When it comes to social media, it’s a great way to build your brand. One of the goals for most internet marketers is to get as many followers as quick as you can.
The strategy is to follow someone in your demographic and hope they follow you back. When they do follow you back, you send them a nice note (DM) to say “thank you” along with a link to purchase whatever it is you’re selling and then you unfollow them. That’s the end of that relationship.
For those not familiar with your brand, the eventual large following gives the impression that you must be popular or good enough in their respective field to follow as well.
The plus side, you can potentially gain sponsorships from brands to push their products. The idea is similar to how athletes get sponsors from athletic apparel companies to push their brands.

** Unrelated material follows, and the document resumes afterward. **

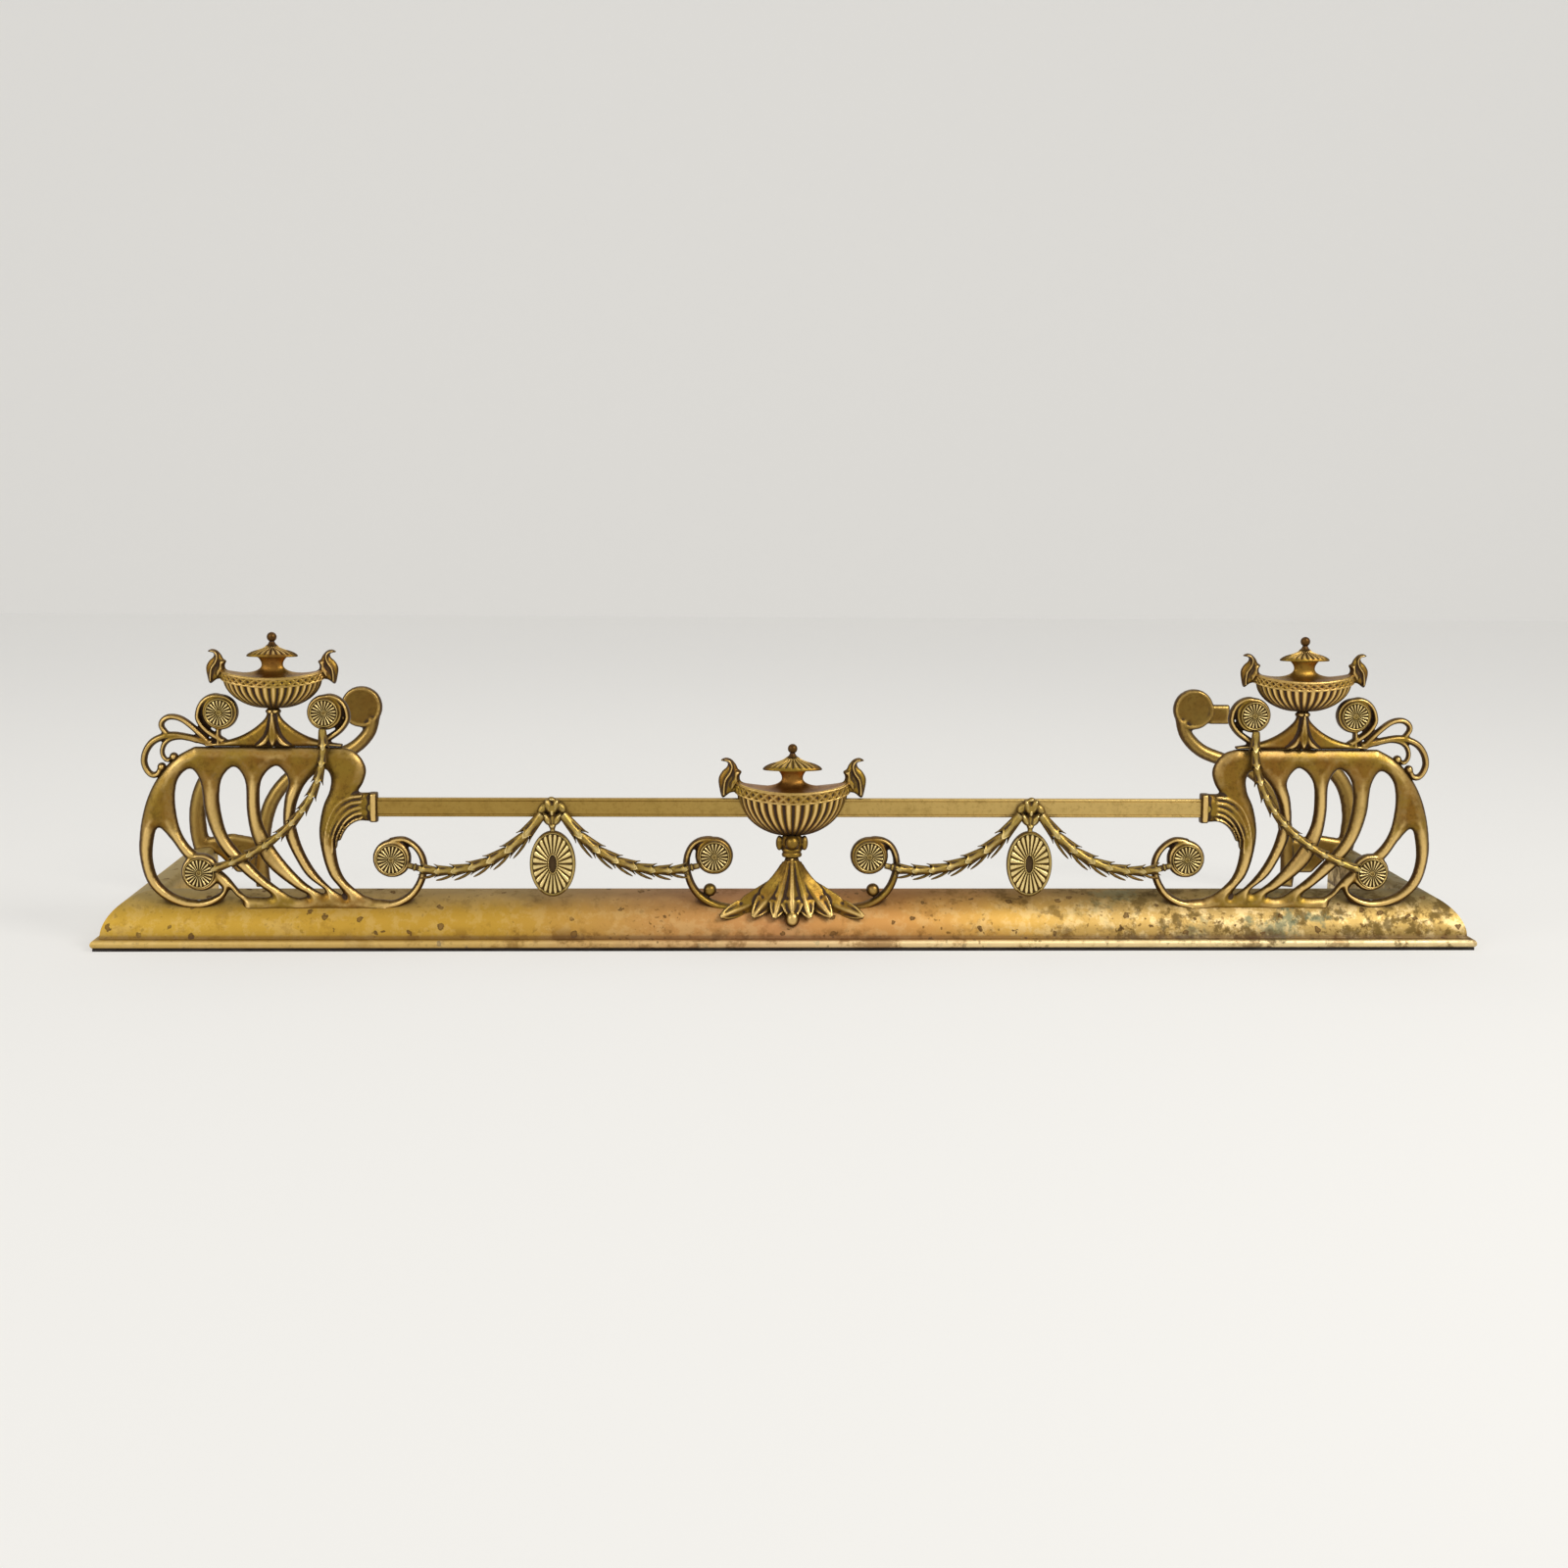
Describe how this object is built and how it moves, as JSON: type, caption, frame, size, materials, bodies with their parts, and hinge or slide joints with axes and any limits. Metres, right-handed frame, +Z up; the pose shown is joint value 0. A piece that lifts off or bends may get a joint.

If that’s your goal, then great. But the downside of this strategy will fire back when you’re not able to produce the sales numbers your sponsors are looking for.
I, for one, disagree with the follow/unfollow approach as a strategy. Celebrities may be able to get away with this approach because they already have a following outside of social media, but for us “little guys” it’s about more than just a number.
It’s about building long lasting professional relationships and maybe even friendships.
I’ve purchased books from authors and marketers that I’ve met online and remained in touch with. The folks I’ve met are genuinely good people and they don’t make me feel like I was just a transaction.
It’s clear that their intentions aren’t to sell, but to help.
When creating your Internet Marketing Strategy, always keep your customers in mind. Who are they? How will you provide value? How do you want them to feel when they interact with you and/or purchase from you?